Gil believes no time was finer than Paris in the 1920s, in fact, if he could, he would travel back in time. The film captures the romance of nostalgia, an idealized view of the past. It is a concept to which most dreamers can relate.
I daydream frequently, usually about flying, but after watching the movie (twice) I've been preoccupied with the plot. The subject matter spoke to me. I am a dreamer, and can relate to Gil. Nostalgia is alluring. In fact, I chose to earn a PhD in organic chemistry rather than continue in immunology and medicine partly because of a nostalgia factor.

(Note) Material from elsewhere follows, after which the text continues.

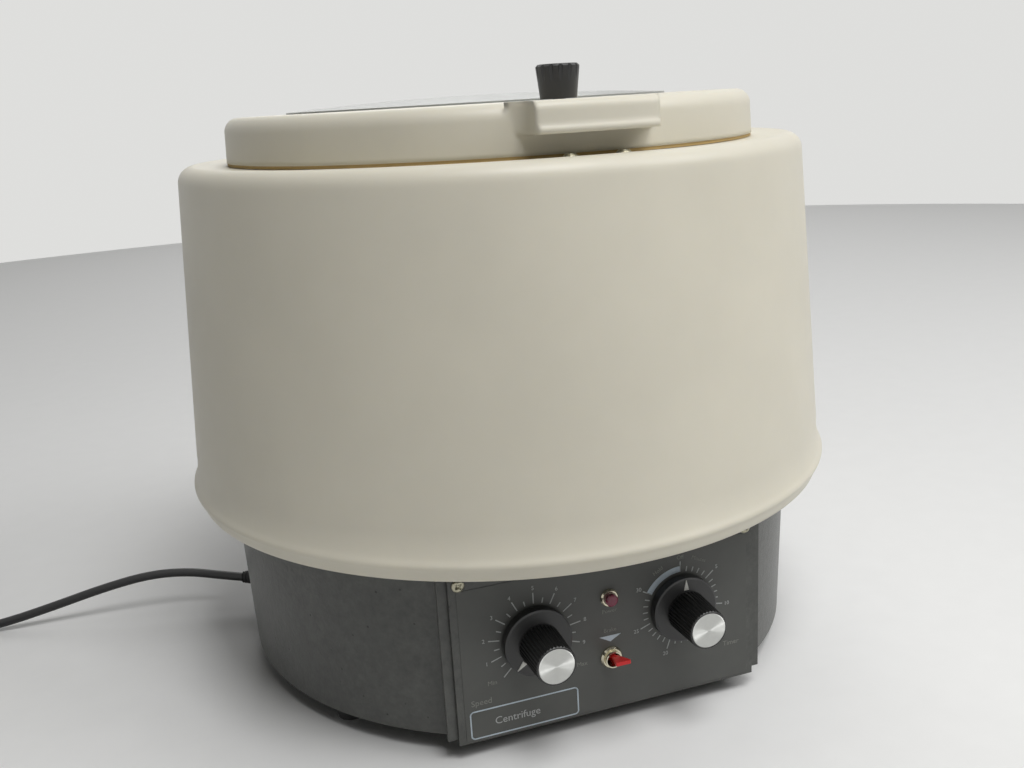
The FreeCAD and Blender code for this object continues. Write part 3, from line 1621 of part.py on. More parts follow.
def rounded_path(points):
    """Straight runs joined by the largest tangent arcs that both runs allow."""
    edges = []
    start = points[0]
    radii = []
    for before, corner, after in zip(points, points[1:], points[2:]):
        back = before - corner
        ahead = after - corner
        turn = math.pi - back.getAngle(ahead)
        reach = 0.45 * min(back.Length, ahead.Length)
        radii.append(reach / math.tan(turn / 2))
        back.normalize()
        ahead.normalize()
        first = corner + back * reach
        last = corner + ahead * reach
        middle = back + ahead
        middle.normalize()
        depth = radii[-1] / math.cos(turn / 2) - radii[-1]
        edges.append(Part.LineSegment(start, first).toShape())
        edges.append(Part.Arc(first, corner + middle * depth, last).toShape())
        start = last
    edges.append(Part.LineSegment(start, points[-1]).toShape())
    return Part.Wire(edges), radii


def cord_tube(points):
    """A round tube along a route."""
    path, radii = rounded_path(points)
    radius = SIZES["cord_radius"]
    circle = Part.makeCircle(radius, points[0], points[1] - points[0])
    tube = path.makePipeShell([Part.Wire([circle])], True, False)
    wanted = math.pi * radius ** 2 * path.Length
    print("cord length %.1f, volume share %.4f, radii %s" % (
        path.Length, tube.Volume / wanted, " ".join("%.0f" % item for item in radii)))
    return tube


def strain_relief():
    """Tapered bush that grips the lead in the drum's wall."""
    exit_point, direction = relief_frame()
    back = s.drum_wall + 3
    wall_out = back
    start = turned(SIZES["relief_azimuth"], drum_radius_at(s.relief_level) - back, 0)
    seat = wall_out + s.seat_gap
    collar = seat + s.relief_flange_height
    return turned_piece("strain_relief", [
        (0, 0), (s.relief_neck, 0), (s.relief_neck, seat), (s.relief_flange, seat),
        (s.relief_flange, collar - 0.8), (s.relief_flange - 0.8, collar),
        (s.relief_neck + 0.4, collar), (s.relief_tip, back + s.relief_length),
        (0, back + s.relief_length)],
        (start[0], start[1], exit_point[2]), direction)


def power_cord():
    """The lead's two free stretches."""
    exit_point, direction = relief_frame()
    tip = FreeCAD.Vector(*[number(item) for item in exit_point])
    tip = tip + direction * SIZES["relief_length"]
    lead = [tip] + [FreeCAD.Vector(*point) for point in LEAD_ROUTE]
    plug = FreeCAD.Vector(PLUG_START[0], PLUG_START[1], SIZES["plug_level"])
    tail = [FreeCAD.Vector(*point) for point in TAIL_ROUTE] + [plug]
    item = add("Part::Feature", "power_cord")
    item.Shape = Part.makeCompound([cord_tube(lead), cord_tube(tail)])
    return item


def cord_coil():
    """The outer shape of the wound length of lead."""
    inner = s.coil_turn_radius - s.coil_half_width
    outer = s.coil_turn_radius + s.coil_half_width
    edge = s.cord_radius
    outline = rounding(inner, 0, edge, (0, 1), (1, 0))
    outline += rounding(outer, 0, edge, (-1, 0), (0, 1))
    outline += rounding(outer, s.coil_height, edge, (0, -1), (-1, 0))
    outline += rounding(inner, s.coil_height, edge, (1, 0), (0, -1))
    return turned_piece("cord_coil", outline, (COIL_CENTRE[0], COIL_CENTRE[1], 0))


def plug_place(ahead, aside, lift):
    """A point of the plug, from the lead's end along the plug, to its side and up."""
    side = FreeCAD.Vector(-PLUG_DIRECTION.y, PLUG_DIRECTION.x, 0)
    return (PLUG_START[0] + ahead * PLUG_DIRECTION.x + aside * side.x,
            PLUG_START[1] + ahead * PLUG_DIRECTION.y + aside * side.y,
            s.plug_level + lift)


def plug_body():
    """Moulded plug with a tapered grip."""
    body = new_body("plug_body")
    widths = ((0, 0.5), (0.35, 0.72), (0.7, 0.9), (1, 1))
    sketches = []
    for index, (ahead, share) in enumerate(widths):
        sketch = new_sketch(body, "plug_outline_%d" % index, "XY_Plane", s.plug_length * ahead)
        wide = s.plug_half_width * share
        high = s.plug_half_height * share
        corner = s.plug_half_height * 0.4 * share
        outline = rounding(-wide, -high, corner, (0, 1), (1, 0))
        outline += rounding(wide, -high, corner, (-1, 0), (0, 1))
        outline += rounding(wide, high, corner, (0, -1), (-1, 0))
        outline += rounding(-wide, high, corner, (1, 0), (0, -1))
        draw(sketch, outline)
        sketches.append(sketch)
    loft = body.newObject("PartDesign::AdditiveLoft", "plug_loft")
    loft.Profile = sketches[0]
    loft.Sections = sketches[1:]
    loft.Ruled = True
    start = plug_place(0, 0, 0)
    body.Placement = plug_placement(start)
    bind(body, "Placement.Base.z", start[2])
    return body


def plug_placement(at):
    """A placement whose Z runs along the plug and whose Y is up."""
    across = PLUG_DIRECTION.cross(UP)
    rotation = FreeCAD.Rotation(across, UP, PLUG_DIRECTION, "ZYX")
    return FreeCAD.Placement(FreeCAD.Vector(*[number(item) for item in at]), rotation)


def plug_blades():
    """Two flat blades and a round ground pin."""
    pieces = []
    low = -s.blade_width / 2 - 2.0
    for index, side in enumerate((-0.5, 0.5)):
        item = add("Part::Box", "blade_%d" % index, Length=s.blade_thickness,
                   Width=s.blade_width, Height=s.blade_length)
        aside = s.blade_spacing * side + s.blade_thickness / 2
        corner = plug_place(s.plug_length, aside, low)
        item.Placement = plug_placement(corner)
        for axis, size in zip("xyz", corner):
            bind(item, "Placement.Base." + axis, size)
        pieces.append(item)
    ground = plug_place(s.plug_length, 0, s.plug_half_height * 0.45)
    pieces.append(rod("ground_pin", s.ground_radius, ground, s.ground_length, PLUG_DIRECTION))
    return group("plug_blades", pieces)


# Building and checking

def build():
    """Make every sub-part and return them by name."""
    pieces = [
        base_housing(), bottom_plate(), rubber_feet(), foot_screws(),
        outer_shell(), shell_screws(), chamber_bowl(), spindle_boot(),
        motor_frame(), motor_flange(), motor_isolators(), motor_end_bell(), motor_spindle(),
        rotor_head(), rotor_nut(),
        lid(), lid_window(), lid_gasket(),
        hinge_base_leaf(), hinge_lid_leaf(), hinge_pin(), hinge_base_screws(),
        hinge_lid_screws(),
        latch_knob(), latch_shaft(), latch_tongue(), catch_plate(), catch_screws(),
        control_panel(), panel_overlay(), panel_screws(),
        speed_control(), timer_movement(),
        lamp_body(), lamp_bezel(), lamp_lens(),
        toggle_switch(), toggle_nut(), toggle_lever(),
        control_board(), strain_relief(), power_cord(), cord_coil(), plug_body(),
        plug_blades(),
    ]
    for index in range(CUPS):
        pieces.append(trunnion_ring(index))
        pieces.append(tube_cup(index))
    for name, across in control_places():
        pieces.append(control_shaft(name + "_shaft", across))
        pieces.append(control_knob(name + "_knob", across))
        pieces.append(knob_inlay(name + "_knob_inlay", across))
    doc.recompute()
    return pieces


def check(pieces):
    """Stop if any object failed or any sub-part is empty or not valid."""
    for item in doc.Objects:
        if "Invalid" in item.State or "Error" in item.State:
            raise RuntimeError("Failed: %s %s" % (item.Name, item.State))
    for item in pieces:
        if item.Shape.isNull() or not item.Shape.isValid() or not item.Shape.Solids:
            raise RuntimeError("No valid solid: " + item.Label)
        for solid in item.Shape.Solids:
            if solid.Volume <= 0:
                raise RuntimeError("Inside out: " + item.Label)


def main():
    """Build the part and write one file for each sub-part."""
    pieces = build()
    check(pieces)
    os.makedirs("parts", exist_ok=True)
    for item in pieces:
        item.Shape.exportStep("parts/%s.step" % item.Label)
    print("%d sub-parts" % len(pieces))


main()
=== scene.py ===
import json
import math

import bpy
from bpy.props import FloatProperty, FloatVectorProperty, PointerProperty
from mathutils import Matrix, Vector


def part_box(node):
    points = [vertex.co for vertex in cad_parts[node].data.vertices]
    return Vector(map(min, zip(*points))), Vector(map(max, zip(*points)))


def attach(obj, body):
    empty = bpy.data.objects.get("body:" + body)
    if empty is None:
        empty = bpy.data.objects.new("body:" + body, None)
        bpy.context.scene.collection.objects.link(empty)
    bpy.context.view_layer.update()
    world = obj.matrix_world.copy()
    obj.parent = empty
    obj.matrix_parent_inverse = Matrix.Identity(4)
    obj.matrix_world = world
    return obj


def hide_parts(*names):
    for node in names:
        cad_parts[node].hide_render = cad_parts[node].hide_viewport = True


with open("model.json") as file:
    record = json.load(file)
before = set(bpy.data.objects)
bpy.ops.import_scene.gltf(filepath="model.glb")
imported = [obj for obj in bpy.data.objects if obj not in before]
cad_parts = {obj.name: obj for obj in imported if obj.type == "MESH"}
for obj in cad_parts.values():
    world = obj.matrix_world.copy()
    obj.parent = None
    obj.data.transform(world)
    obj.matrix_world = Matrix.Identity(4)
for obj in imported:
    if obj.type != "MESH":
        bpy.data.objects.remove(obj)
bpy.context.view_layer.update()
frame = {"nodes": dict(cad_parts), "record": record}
NODES = frame["nodes"]

bl_info = {
    "name": "Bench Centrifuge",
    "version": (1, 0, 0),
    "blender": (4, 5, 0),
    "location": "View3D > Sidebar > Centrifuge",
    "description": "Dresses a bench centrifuge with its print, lead, screws and finishes",
    "category": "Object",
}

MM = 0.001
# Vertices nearer than this are merged
MERGE = 0.002 * MM

# Places of the panel's controls across the panel and up from the bench, in millimetres
SPEED_DIAL = (-45.4, 67.0)
TIMER_DIAL = (45.4, 67.0)
LAMP = (0.0, 82.0)
TOGGLE = (0.0, 44.5)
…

Nostalgia and organic chemistry? How so?
Organic chemistry is about the chemistry of carbon, the element upon which life is based. Don't confuse it with the term "organic," it's bandied about in the context of food and lifestyle, but unrelated to the scientific discipline.

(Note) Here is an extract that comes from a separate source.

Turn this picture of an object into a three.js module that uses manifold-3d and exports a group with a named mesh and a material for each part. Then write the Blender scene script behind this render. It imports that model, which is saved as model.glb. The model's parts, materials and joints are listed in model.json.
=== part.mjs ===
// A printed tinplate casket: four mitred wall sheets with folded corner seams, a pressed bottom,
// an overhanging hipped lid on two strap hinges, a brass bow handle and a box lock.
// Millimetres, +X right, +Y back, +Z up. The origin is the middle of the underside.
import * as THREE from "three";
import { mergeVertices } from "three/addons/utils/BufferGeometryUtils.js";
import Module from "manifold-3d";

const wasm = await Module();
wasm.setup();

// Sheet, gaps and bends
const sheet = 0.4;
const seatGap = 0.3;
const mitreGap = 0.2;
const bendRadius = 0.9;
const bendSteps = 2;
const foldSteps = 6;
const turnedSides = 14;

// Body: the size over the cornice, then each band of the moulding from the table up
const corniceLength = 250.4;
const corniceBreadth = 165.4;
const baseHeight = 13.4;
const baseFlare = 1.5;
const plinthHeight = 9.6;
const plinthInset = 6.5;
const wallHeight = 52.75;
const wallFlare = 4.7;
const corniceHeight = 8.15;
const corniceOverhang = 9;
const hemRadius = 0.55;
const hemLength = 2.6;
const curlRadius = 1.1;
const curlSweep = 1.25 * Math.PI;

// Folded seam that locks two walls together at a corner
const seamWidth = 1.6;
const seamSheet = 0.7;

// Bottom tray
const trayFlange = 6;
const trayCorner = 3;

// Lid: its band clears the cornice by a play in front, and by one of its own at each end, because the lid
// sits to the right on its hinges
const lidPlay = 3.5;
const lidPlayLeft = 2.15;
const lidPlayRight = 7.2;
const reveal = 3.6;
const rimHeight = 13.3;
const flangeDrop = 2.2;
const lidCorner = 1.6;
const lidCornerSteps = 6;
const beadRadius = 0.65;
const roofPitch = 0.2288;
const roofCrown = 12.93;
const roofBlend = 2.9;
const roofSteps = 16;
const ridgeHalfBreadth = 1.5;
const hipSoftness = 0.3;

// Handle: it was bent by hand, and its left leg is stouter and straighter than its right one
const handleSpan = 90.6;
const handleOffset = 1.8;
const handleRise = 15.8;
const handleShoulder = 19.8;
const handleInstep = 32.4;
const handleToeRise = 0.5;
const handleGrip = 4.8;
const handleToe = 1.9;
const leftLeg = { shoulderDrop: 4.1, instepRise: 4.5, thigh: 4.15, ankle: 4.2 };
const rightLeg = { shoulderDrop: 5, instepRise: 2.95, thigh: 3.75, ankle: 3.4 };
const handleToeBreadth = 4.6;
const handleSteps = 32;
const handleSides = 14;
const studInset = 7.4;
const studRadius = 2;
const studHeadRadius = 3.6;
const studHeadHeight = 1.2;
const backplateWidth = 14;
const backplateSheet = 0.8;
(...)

What drew me in to organic chemistry was a branch called total synthesis. It's best described as the synthesis of complicated molecules. It is both an art and a science. And it's challenging.

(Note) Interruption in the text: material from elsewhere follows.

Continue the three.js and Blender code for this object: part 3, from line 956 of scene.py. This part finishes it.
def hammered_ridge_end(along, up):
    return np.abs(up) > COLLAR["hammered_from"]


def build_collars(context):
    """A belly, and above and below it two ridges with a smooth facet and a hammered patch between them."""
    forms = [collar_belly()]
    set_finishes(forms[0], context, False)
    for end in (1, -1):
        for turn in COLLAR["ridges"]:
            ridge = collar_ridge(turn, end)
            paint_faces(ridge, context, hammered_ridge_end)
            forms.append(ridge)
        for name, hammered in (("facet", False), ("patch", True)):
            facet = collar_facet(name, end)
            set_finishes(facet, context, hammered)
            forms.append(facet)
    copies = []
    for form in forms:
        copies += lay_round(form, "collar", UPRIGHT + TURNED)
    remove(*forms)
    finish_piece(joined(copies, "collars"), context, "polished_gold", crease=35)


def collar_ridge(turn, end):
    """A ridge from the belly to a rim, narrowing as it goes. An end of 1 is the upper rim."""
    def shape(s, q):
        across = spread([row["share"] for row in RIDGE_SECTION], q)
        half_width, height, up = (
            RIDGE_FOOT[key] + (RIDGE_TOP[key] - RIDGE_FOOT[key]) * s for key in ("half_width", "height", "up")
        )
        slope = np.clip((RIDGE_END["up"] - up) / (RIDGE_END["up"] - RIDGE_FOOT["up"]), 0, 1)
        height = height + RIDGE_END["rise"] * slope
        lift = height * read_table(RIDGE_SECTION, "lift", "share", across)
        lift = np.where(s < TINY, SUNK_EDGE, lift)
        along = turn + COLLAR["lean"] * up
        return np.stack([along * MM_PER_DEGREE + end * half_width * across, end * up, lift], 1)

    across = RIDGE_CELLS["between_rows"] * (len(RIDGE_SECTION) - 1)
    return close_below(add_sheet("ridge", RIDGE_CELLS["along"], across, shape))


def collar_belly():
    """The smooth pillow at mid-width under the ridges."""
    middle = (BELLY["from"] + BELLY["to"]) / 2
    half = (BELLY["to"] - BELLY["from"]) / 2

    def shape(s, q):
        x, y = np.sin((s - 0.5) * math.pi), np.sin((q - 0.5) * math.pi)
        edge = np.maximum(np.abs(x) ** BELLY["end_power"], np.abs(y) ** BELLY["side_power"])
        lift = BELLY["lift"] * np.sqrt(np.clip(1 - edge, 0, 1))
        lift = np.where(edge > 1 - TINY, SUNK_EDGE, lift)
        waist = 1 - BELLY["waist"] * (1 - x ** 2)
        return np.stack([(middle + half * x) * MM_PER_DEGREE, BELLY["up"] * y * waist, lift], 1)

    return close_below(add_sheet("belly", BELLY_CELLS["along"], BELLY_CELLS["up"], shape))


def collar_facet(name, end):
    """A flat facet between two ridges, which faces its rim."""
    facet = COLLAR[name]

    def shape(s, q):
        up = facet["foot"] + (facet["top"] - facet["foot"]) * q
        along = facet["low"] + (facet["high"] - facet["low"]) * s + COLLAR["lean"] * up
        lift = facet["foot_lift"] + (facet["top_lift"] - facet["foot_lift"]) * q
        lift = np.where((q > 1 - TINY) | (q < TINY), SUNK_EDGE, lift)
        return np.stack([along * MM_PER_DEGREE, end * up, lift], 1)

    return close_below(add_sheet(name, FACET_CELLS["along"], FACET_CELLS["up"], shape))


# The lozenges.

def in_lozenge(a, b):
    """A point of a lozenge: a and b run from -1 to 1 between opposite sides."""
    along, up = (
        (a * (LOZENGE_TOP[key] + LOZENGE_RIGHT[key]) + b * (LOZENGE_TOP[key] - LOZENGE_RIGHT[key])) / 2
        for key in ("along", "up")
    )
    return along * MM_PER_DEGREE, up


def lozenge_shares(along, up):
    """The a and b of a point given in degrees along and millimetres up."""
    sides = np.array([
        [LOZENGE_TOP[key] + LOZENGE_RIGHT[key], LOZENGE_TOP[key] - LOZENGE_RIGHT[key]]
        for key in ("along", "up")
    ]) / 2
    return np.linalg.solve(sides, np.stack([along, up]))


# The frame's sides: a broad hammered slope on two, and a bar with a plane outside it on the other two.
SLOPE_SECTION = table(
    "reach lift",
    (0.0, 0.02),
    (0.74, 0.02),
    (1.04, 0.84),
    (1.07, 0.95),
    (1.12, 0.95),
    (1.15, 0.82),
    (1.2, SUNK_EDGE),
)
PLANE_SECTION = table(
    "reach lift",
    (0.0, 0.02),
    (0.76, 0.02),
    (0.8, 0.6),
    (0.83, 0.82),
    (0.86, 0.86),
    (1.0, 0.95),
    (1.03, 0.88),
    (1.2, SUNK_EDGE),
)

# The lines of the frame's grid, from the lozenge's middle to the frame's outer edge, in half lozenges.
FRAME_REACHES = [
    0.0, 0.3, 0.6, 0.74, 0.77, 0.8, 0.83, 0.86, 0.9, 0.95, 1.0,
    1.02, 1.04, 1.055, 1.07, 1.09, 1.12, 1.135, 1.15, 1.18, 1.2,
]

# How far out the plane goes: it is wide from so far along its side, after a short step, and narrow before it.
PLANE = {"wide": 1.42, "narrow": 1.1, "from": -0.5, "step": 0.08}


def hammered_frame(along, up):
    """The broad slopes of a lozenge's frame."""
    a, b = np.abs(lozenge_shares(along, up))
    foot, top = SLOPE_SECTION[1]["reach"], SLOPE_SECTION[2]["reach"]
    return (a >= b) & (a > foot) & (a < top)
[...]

Total synthesis had it's heyday in the 1950s through the 1980s. And what a fascinating history it had! It was a time when clever chemists made incredibly complicated molecules, such as penicillin, Vitamin B, and quinine, using simple tools. It was a perfect union of skill, curiosity, creativity, patience, deduction, and determination. The work of these intrepid chemist at the forefront of organic chemistry helped make modern medicine what it is today.
Fast forward to 2012, and although total synthesis continues on, it does not have the romantic allure it once did. There are fewer practitioners of pure total synthesis. And former practitioners often combine their projects with biology- or nano-technology. It makes sense if you want funding, as the disciplines are intertwined, so it's a sensible approach.
As for my own path, I chose a graduate project in total synthesis not because it was easy, but because it was hard. It was my own personal mission to the moon. It was as far as I could get from immunology, but "do-able" nonetheless.
And there was the nostalgia.
I often thought of the organic chemists who came before me, and of the knowledge I gained from their efforts. The technology that came about from their efforts made my work incredibly efficient by their standards. What once took many chemists months to accomplish may now take one chemist a handful of days.
Would I want to be an organic chemist in the heyday of total synthesis? Probably. If only time travel were possible, right? But if it were, I'd buy lottery tickets.